== Work to do ==
Search the material for "this" and show all lines that contain it.

== Provided material ==
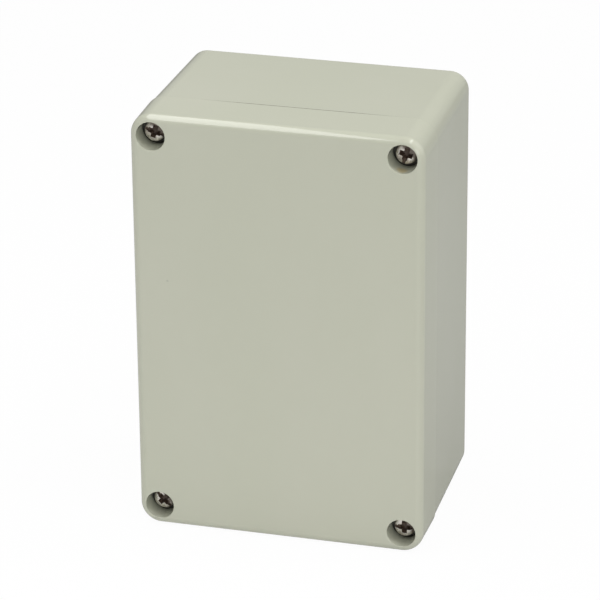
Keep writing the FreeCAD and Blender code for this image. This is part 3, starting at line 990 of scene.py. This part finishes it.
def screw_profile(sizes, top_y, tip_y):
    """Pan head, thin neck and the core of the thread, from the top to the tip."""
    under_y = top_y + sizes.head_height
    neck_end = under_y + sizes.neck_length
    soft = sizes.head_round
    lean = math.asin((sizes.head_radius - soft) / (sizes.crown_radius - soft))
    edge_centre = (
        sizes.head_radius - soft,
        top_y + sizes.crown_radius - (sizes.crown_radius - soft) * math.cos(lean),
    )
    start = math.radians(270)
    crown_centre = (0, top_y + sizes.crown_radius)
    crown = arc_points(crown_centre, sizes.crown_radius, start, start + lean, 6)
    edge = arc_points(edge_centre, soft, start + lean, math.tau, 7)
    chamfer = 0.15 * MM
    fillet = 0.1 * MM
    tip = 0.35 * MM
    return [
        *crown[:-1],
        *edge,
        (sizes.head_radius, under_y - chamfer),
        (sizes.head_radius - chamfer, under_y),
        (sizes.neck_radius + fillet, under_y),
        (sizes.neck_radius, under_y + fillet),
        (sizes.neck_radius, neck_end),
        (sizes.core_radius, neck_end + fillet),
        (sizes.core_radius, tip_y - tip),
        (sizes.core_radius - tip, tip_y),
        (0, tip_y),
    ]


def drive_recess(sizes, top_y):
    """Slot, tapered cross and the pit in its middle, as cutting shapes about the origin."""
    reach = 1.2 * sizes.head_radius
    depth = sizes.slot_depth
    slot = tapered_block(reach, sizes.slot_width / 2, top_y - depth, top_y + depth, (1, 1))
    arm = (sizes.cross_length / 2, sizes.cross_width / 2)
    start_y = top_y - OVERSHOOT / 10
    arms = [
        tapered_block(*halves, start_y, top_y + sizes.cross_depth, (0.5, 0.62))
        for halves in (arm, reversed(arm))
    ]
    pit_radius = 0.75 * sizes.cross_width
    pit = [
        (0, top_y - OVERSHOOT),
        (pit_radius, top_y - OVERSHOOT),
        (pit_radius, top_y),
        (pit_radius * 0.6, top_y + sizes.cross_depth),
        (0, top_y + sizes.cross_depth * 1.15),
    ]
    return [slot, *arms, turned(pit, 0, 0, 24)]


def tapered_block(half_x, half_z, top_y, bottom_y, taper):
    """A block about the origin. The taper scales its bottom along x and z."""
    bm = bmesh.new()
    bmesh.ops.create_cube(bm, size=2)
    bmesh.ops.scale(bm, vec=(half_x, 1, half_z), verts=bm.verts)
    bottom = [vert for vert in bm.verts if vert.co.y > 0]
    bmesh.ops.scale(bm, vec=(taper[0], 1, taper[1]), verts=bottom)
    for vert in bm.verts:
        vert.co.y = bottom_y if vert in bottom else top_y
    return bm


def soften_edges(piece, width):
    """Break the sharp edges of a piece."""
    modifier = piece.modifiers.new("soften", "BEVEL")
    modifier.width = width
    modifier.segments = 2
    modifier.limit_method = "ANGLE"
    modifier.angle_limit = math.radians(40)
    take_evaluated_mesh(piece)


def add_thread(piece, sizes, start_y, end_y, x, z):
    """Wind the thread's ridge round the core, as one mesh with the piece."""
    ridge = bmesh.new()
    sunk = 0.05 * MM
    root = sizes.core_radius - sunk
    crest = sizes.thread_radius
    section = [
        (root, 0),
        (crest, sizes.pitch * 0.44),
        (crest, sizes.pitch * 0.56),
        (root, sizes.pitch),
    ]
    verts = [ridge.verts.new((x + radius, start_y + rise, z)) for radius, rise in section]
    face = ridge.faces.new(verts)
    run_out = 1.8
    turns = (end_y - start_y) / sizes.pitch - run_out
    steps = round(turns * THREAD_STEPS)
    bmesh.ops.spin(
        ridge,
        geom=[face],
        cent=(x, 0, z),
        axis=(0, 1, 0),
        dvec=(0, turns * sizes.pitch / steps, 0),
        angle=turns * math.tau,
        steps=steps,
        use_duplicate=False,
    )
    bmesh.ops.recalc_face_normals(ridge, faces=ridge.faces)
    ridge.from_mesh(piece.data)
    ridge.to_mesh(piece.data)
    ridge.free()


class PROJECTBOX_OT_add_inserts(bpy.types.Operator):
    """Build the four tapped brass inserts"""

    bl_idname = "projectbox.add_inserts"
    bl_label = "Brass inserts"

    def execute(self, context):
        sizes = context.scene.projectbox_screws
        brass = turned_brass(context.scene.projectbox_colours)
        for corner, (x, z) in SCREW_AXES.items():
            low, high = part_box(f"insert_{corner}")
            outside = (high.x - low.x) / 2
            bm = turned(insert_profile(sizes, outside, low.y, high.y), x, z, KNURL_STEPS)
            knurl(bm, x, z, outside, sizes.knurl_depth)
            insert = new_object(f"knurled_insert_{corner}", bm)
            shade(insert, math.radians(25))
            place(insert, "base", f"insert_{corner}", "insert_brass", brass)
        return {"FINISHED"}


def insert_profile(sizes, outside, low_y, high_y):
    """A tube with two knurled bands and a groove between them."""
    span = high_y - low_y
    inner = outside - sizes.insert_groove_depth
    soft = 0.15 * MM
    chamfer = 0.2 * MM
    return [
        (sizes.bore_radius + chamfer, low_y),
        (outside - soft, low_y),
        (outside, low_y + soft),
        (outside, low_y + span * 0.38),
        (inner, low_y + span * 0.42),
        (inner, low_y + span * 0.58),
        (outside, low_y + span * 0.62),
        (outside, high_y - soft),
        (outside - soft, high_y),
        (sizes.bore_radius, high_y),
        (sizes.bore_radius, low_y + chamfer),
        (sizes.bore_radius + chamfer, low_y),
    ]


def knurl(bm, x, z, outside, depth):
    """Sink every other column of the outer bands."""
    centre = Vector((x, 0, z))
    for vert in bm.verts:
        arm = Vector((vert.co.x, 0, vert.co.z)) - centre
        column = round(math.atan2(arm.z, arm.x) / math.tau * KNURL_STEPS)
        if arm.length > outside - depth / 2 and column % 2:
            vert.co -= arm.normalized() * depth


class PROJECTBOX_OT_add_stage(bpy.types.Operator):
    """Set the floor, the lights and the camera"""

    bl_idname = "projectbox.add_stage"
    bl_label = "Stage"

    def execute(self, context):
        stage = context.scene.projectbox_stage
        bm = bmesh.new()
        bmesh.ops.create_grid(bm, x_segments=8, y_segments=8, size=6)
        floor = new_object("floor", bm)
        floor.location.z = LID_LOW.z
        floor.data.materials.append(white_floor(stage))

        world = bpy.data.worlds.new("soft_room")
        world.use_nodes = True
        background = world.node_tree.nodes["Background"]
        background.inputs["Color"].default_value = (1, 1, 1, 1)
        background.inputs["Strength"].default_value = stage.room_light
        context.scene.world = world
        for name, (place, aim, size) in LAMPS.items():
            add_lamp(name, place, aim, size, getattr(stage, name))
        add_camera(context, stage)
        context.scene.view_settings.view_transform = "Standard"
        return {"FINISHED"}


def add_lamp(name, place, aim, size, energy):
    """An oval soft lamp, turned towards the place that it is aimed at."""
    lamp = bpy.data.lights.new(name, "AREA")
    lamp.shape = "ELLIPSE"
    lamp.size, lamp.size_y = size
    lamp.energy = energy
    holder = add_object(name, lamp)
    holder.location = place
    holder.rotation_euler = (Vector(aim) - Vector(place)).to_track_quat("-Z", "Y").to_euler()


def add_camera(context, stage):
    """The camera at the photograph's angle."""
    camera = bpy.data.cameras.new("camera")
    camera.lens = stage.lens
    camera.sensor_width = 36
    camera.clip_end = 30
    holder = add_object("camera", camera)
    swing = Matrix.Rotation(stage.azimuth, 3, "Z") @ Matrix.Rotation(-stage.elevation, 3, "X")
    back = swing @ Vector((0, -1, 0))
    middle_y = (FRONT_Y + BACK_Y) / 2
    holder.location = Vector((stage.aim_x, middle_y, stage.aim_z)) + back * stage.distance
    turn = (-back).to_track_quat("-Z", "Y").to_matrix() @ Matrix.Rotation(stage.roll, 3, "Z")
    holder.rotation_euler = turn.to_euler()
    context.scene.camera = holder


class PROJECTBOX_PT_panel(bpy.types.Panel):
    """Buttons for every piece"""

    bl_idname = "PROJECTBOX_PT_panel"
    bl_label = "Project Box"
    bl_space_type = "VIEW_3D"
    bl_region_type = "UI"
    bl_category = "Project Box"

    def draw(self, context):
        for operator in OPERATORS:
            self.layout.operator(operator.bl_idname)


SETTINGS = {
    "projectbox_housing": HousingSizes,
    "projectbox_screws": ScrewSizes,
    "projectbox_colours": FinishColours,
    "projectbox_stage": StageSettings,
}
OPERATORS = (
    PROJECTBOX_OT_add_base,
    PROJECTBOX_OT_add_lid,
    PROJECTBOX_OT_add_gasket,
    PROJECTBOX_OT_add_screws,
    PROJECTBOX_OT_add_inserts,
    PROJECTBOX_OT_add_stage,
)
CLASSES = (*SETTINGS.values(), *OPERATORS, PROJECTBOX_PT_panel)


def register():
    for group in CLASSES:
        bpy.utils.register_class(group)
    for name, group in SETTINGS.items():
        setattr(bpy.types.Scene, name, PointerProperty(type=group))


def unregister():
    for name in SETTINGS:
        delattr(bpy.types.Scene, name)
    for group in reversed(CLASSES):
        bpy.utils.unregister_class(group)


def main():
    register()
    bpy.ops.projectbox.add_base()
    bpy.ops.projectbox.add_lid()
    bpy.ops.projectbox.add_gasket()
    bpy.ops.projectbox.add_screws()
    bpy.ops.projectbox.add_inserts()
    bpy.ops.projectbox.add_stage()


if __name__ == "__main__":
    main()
==
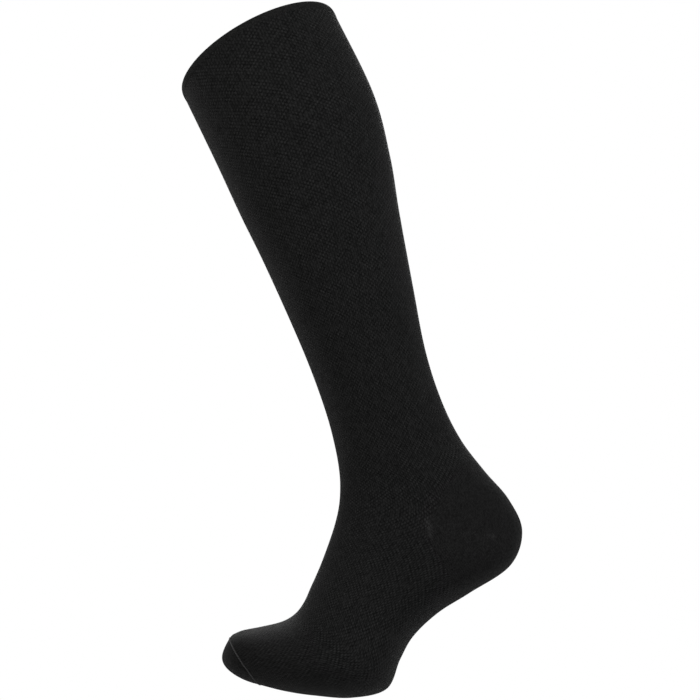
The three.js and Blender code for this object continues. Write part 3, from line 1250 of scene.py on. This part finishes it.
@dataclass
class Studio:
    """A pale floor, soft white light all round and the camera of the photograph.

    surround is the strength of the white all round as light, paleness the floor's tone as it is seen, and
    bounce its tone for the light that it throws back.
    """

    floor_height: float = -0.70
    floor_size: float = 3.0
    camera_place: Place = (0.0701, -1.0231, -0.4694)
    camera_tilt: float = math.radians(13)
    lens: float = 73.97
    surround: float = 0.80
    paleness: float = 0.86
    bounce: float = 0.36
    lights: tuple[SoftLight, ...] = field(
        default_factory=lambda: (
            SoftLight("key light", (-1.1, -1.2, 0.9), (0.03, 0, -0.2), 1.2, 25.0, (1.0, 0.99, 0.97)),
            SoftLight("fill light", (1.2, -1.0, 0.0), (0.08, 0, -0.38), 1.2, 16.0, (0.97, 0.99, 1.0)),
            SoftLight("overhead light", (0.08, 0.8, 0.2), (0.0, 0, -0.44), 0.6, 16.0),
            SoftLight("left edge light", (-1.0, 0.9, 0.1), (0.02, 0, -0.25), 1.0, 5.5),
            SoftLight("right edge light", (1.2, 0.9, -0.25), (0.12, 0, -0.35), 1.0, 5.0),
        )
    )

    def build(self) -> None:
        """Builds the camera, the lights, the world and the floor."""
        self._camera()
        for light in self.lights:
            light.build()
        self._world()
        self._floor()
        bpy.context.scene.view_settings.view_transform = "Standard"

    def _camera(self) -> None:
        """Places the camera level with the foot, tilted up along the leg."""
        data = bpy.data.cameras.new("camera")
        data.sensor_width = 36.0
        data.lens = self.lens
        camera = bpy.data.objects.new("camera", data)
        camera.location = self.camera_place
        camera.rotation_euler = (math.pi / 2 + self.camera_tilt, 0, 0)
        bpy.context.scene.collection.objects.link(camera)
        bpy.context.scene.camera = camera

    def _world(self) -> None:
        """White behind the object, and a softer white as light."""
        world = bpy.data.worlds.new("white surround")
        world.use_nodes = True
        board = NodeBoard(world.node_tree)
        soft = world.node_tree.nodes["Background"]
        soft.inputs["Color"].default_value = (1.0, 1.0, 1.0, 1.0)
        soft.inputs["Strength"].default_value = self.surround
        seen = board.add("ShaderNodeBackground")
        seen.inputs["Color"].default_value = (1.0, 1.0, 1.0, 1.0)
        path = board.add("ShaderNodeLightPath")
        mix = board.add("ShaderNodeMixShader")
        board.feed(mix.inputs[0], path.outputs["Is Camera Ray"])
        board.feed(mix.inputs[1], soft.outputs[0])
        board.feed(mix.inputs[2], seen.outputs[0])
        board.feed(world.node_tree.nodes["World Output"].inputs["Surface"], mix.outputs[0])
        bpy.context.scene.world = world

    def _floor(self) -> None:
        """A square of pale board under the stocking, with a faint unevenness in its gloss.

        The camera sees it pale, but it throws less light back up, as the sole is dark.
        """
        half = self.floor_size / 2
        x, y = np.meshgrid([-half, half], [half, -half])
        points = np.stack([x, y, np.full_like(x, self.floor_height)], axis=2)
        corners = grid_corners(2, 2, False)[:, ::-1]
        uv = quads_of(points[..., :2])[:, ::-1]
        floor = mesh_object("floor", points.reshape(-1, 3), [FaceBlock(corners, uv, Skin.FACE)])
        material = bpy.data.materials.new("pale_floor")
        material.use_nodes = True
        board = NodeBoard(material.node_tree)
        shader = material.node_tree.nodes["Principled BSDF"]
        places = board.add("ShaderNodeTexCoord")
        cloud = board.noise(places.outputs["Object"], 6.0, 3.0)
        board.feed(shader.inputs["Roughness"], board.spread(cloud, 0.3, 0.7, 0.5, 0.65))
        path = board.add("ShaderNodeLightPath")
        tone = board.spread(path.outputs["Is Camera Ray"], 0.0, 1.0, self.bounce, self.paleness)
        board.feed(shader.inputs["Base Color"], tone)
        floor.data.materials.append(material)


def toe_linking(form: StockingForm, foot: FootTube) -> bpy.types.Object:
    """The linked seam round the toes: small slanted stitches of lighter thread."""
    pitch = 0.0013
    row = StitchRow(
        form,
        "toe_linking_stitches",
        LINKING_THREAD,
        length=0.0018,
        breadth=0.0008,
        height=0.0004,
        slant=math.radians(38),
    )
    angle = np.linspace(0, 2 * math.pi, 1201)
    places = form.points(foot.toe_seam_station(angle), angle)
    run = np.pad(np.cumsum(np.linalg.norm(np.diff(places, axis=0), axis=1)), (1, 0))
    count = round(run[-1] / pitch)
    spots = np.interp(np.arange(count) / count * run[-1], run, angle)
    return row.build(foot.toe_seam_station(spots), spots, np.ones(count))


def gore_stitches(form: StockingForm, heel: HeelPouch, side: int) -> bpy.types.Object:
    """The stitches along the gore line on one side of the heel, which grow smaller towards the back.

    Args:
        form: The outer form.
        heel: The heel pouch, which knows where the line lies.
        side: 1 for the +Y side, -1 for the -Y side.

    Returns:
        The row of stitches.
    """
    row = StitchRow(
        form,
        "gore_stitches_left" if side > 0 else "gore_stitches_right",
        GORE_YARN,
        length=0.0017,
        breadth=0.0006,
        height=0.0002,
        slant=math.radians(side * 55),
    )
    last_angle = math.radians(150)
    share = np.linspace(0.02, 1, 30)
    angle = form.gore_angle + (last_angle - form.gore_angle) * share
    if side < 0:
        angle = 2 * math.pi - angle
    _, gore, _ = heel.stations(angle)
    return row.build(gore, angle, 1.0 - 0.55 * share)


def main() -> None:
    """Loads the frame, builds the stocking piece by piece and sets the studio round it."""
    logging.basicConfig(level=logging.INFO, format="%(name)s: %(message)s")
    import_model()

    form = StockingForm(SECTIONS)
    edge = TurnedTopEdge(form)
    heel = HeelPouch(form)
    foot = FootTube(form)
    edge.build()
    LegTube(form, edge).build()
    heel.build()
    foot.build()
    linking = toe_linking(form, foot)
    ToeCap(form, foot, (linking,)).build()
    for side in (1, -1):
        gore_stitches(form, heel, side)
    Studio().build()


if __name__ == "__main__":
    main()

== Complete response ==
Keep writing the FreeCAD and Blender code for this image. This is part 3, starting at line 990 of scene.py. This part finishes it.
The three.js and Blender code for this object continues. Write part 3, from line 1250 of scene.py on. This part finishes it.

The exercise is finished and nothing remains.